In our day also there are those who find the whole idea of the cross unnecessary or offensive. It is popular to speak of Christ as a good man who taught great things, to see him as a social agitator concerned about the poor and needy, or even to talk to him as Lord; but there is a strange silence about what took place on the cross. We must reject the voices of those who would have us adapt the Gospel so that modern man might find it acceptable. With Paul we must continue to preach the cross, even when men are offended by our message.
Why is it imperative to retain the preaching of the cross as the heart of the Gospel? Because it was in the literal, historical suffering of Jesus, the God-man, on the cross that the problem of sin was resolved. Man’s sinfulness has separated him from a holy God. Jesus Christ in his death acted as man’s substitute, taking man’s sin upon himself and suffering the penalty required for that sin. Paul says that Christ “who knew no sin” was “made … sin for us” (2 Cor. 5:21); he “redeemed us from the curse of the law, being made a curse for us” (Gal. 3:13). Peter speaks of Christ as the one “who his own self bare our sins in his own body on the tree” (1 Pet. 2:24). Apart from this action of Christ on the cross, there would be no possibility of forgiveness or of restoration to fellowship with God.

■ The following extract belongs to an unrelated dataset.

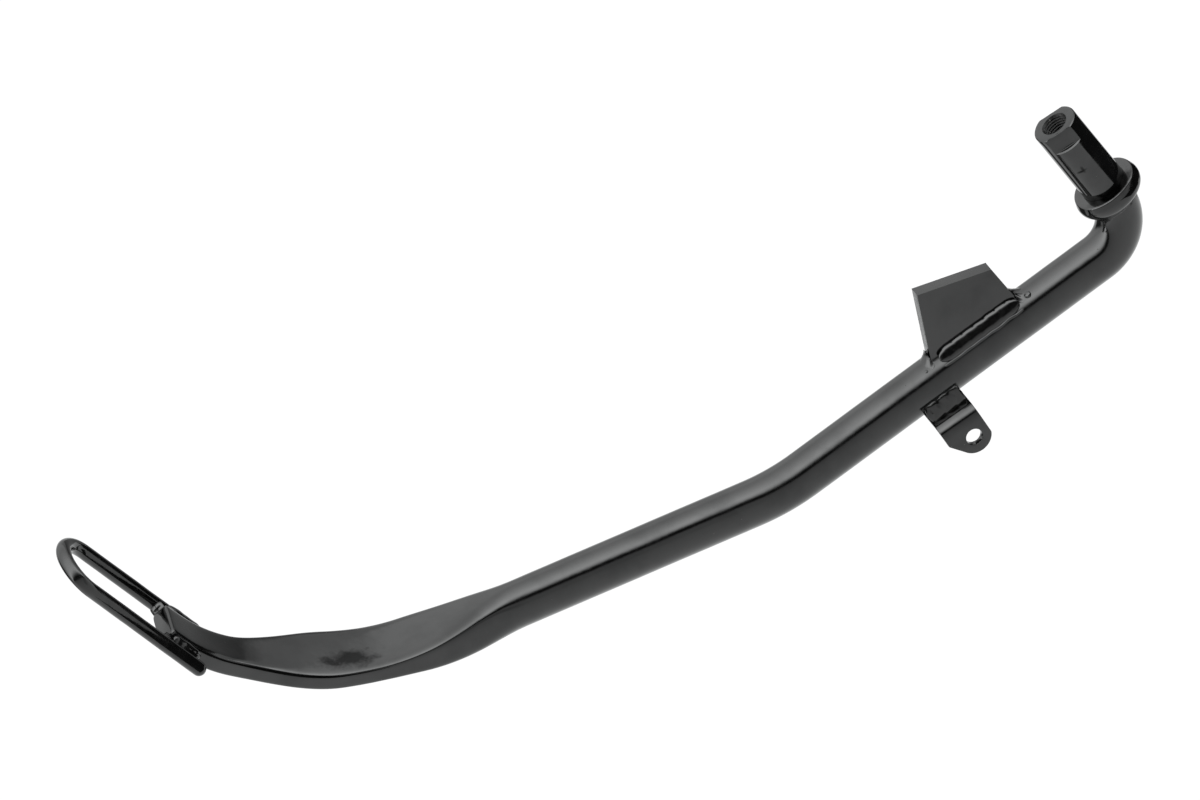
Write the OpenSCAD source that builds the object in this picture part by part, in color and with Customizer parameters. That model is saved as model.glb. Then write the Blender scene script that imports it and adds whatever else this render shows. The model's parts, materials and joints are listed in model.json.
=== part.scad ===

Any gospel that bypasses the cross or sees it only as the unjust martyrdom of a good man is no gospel at all, because it cannot solve man’s deepest problem—his alienation from God because of sin. We must understand the life and ministry of Jesus in the light of the cross. His teaching, his example, his compassion for men, his power, even his continued presence with us—all would be meaningless to mankind had he not died on the cross. And even his work on the cross is to no avail for the individual until he by faith accepts Christ as his own Saviour.